■ **Prompt**
Copy each line exactly.
--------------------------------------------------
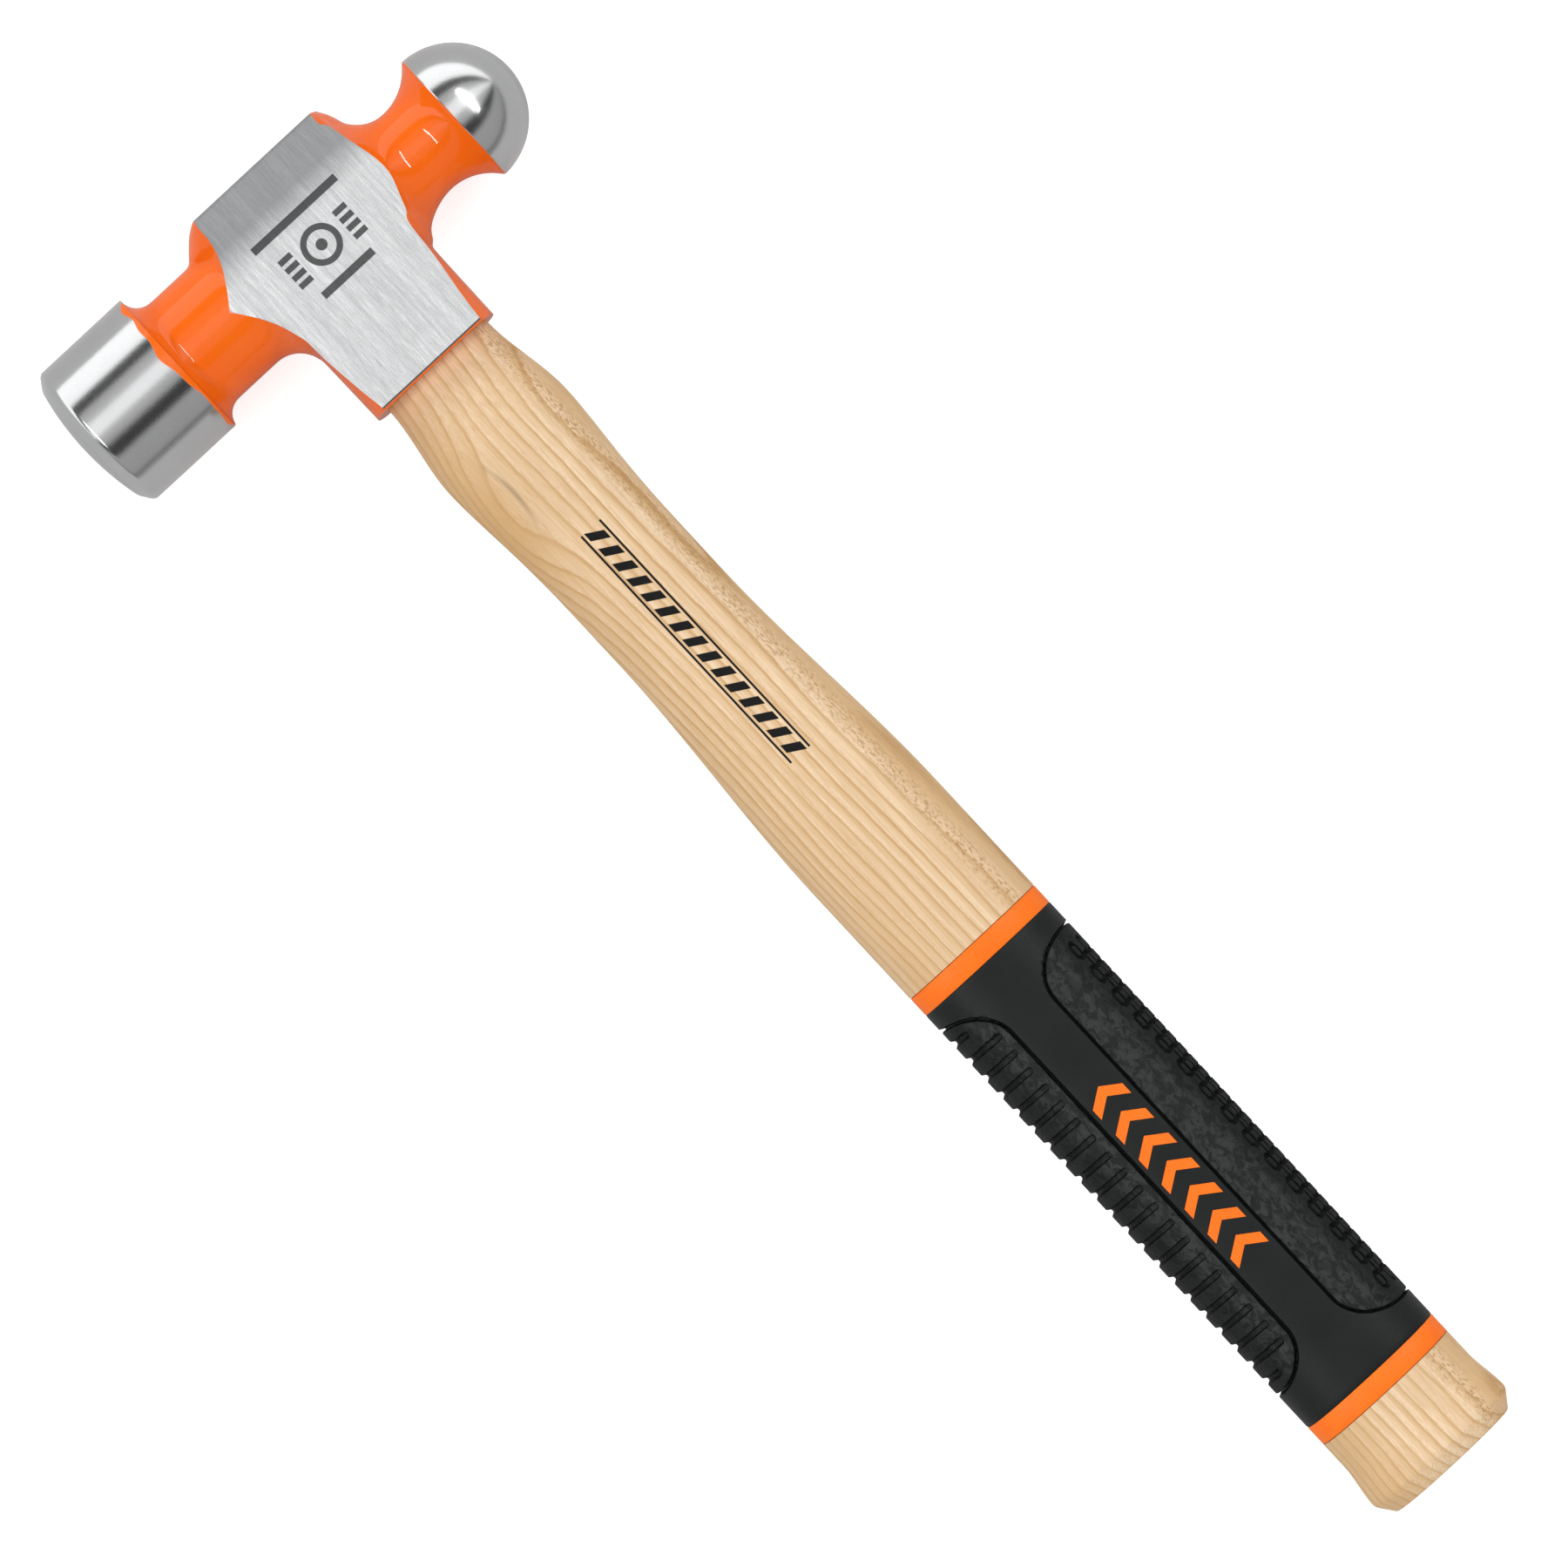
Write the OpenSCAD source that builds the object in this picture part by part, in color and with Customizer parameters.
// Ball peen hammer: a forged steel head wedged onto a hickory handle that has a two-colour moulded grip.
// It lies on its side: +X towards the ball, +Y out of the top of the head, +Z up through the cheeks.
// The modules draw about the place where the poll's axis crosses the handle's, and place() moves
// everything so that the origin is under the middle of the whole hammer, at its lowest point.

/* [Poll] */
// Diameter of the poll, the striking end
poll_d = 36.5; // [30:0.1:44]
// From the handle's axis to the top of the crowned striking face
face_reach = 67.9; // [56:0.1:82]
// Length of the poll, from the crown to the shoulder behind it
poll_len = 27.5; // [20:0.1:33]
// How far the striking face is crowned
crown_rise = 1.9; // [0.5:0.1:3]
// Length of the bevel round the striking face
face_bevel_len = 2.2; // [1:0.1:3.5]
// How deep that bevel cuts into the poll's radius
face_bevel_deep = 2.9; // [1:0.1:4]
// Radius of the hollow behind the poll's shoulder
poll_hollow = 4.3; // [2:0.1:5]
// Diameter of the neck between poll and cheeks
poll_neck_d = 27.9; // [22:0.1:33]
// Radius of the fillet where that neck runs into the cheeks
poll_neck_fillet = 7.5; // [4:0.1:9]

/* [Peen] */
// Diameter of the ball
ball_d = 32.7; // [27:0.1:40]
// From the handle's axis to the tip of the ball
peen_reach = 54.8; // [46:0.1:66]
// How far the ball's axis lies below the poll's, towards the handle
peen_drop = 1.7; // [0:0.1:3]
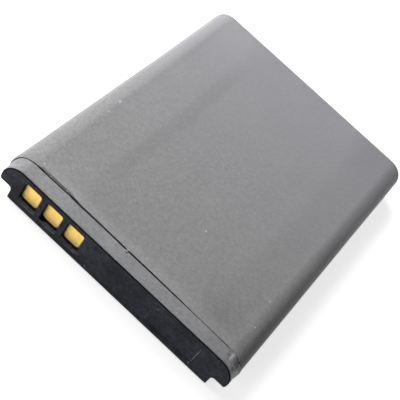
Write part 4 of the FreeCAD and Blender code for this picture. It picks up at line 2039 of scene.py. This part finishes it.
--------------------------------------------------
■ **Exercise solution**
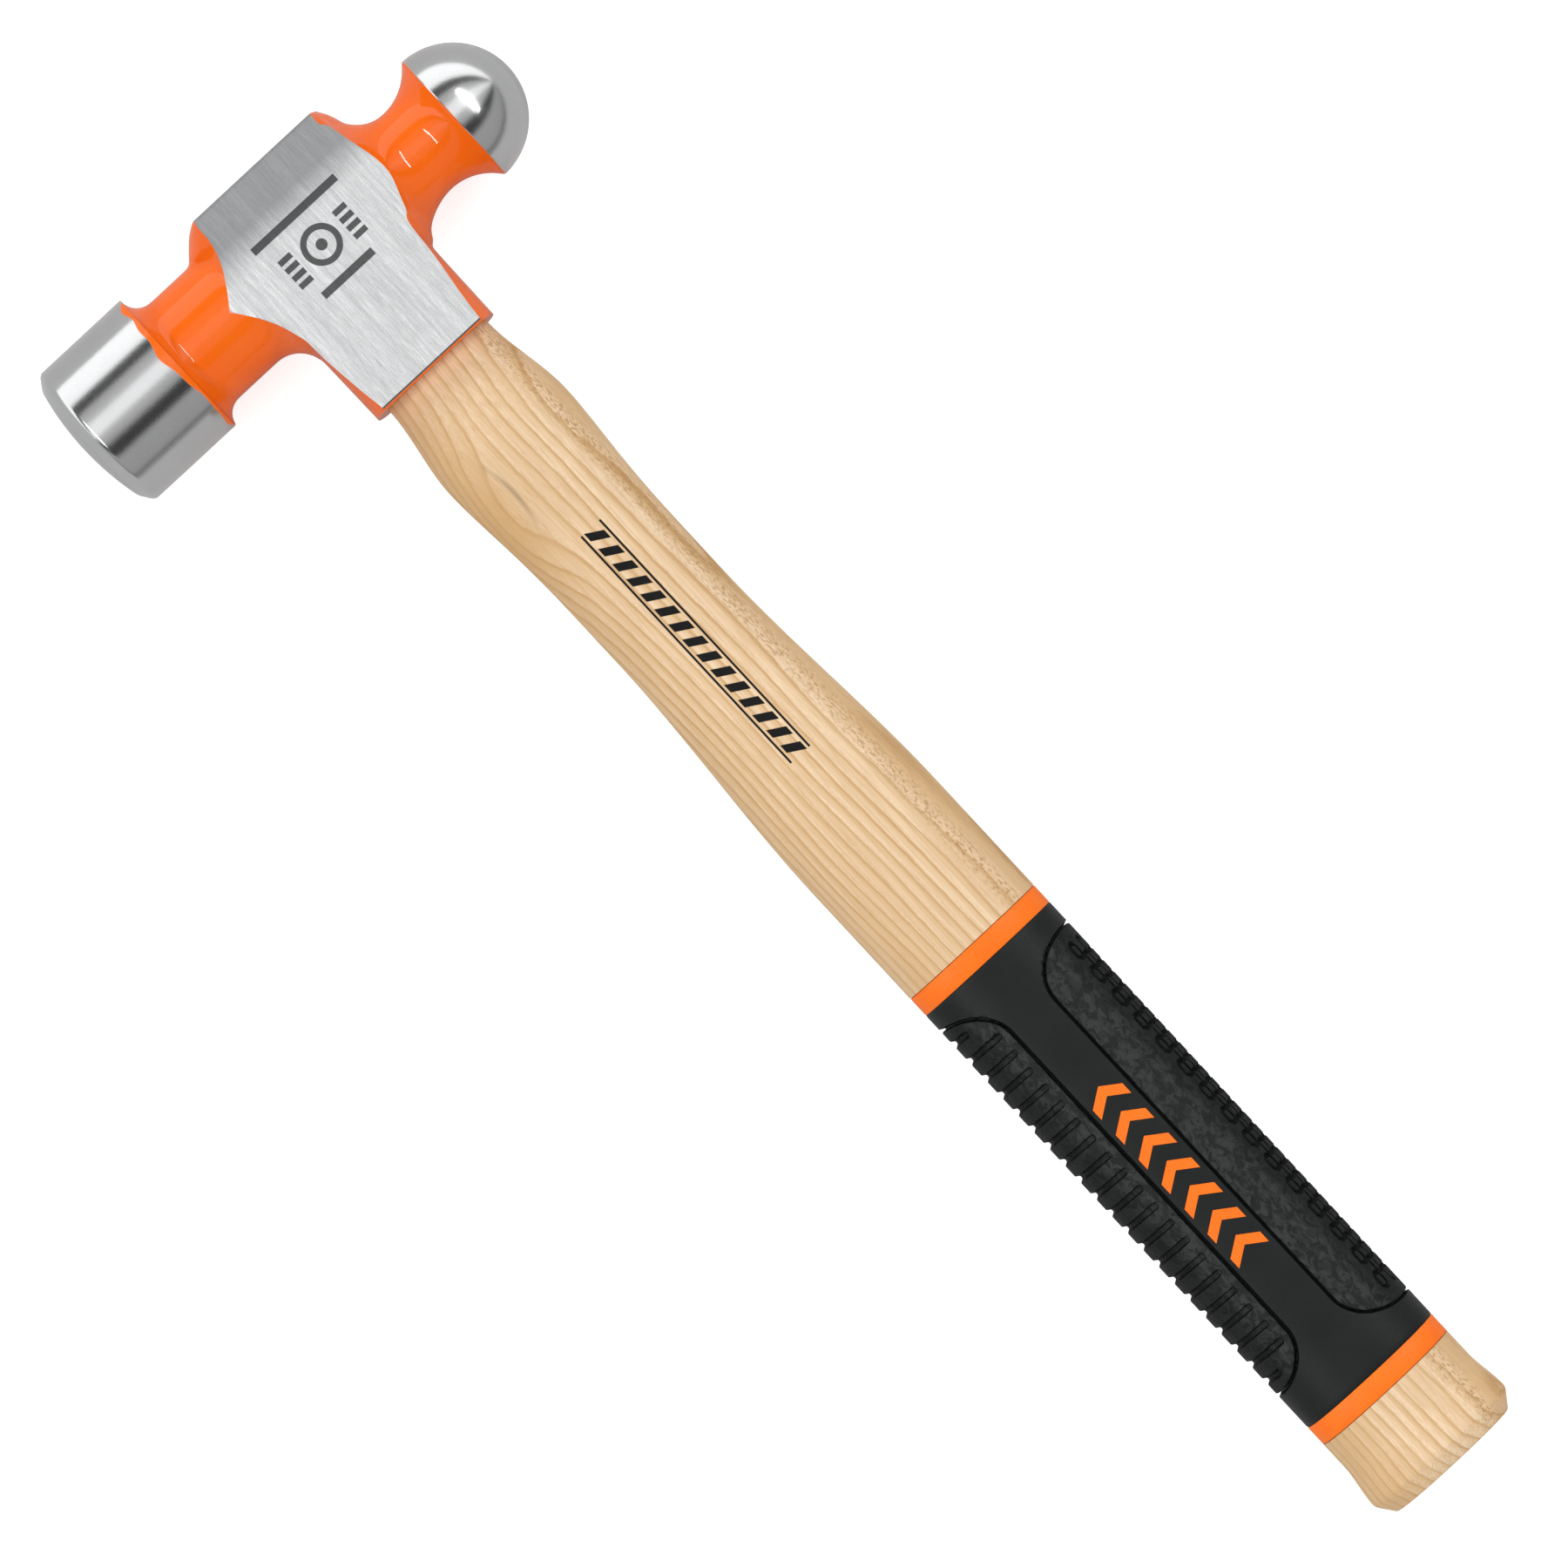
Write the OpenSCAD source that builds the object in this picture part by part, in color and with Customizer parameters.
// Ball peen hammer: a forged steel head wedged onto a hickory handle that has a two-colour moulded grip.
// It lies on its side: +X towards the ball, +Y out of the top of the head, +Z up through the cheeks.
// The modules draw about the place where the poll's axis crosses the handle's, and place() moves
// everything so that the origin is under the middle of the whole hammer, at its lowest point.

/* [Poll] */
// Diameter of the poll, the striking end
poll_d = 36.5; // [30:0.1:44]
// From the handle's axis to the top of the crowned striking face
face_reach = 67.9; // [56:0.1:82]
// Length of the poll, from the crown to the shoulder behind it
poll_len = 27.5; // [20:0.1:33]
// How far the striking face is crowned
crown_rise = 1.9; // [0.5:0.1:3]
// Length of the bevel round the striking face
face_bevel_len = 2.2; // [1:0.1:3.5]
// How deep that bevel cuts into the poll's radius
face_bevel_deep = 2.9; // [1:0.1:4]
// Radius of the hollow behind the poll's shoulder
poll_hollow = 4.3; // [2:0.1:5]
// Diameter of the neck between poll and cheeks
poll_neck_d = 27.9; // [22:0.1:33]
// Radius of the fillet where that neck runs into the cheeks
poll_neck_fillet = 7.5; // [4:0.1:9]

/* [Peen] */
// Diameter of the ball
ball_d = 32.7; // [27:0.1:40]
// From the handle's axis to the tip of the ball
peen_reach = 54.8; // [46:0.1:66]
// How far the ball's axis lies below the poll's, towards the handle
peen_drop = 1.7; // [0:0.1:3]
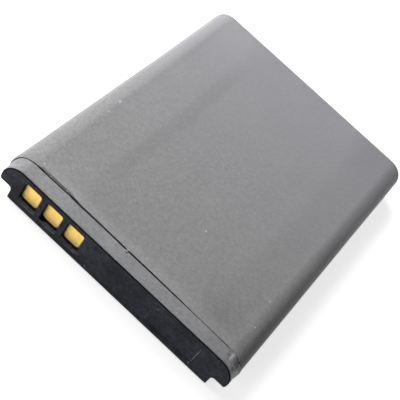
Write part 4 of the FreeCAD and Blender code for this picture. It picks up at line 2039 of scene.py. This part finishes it.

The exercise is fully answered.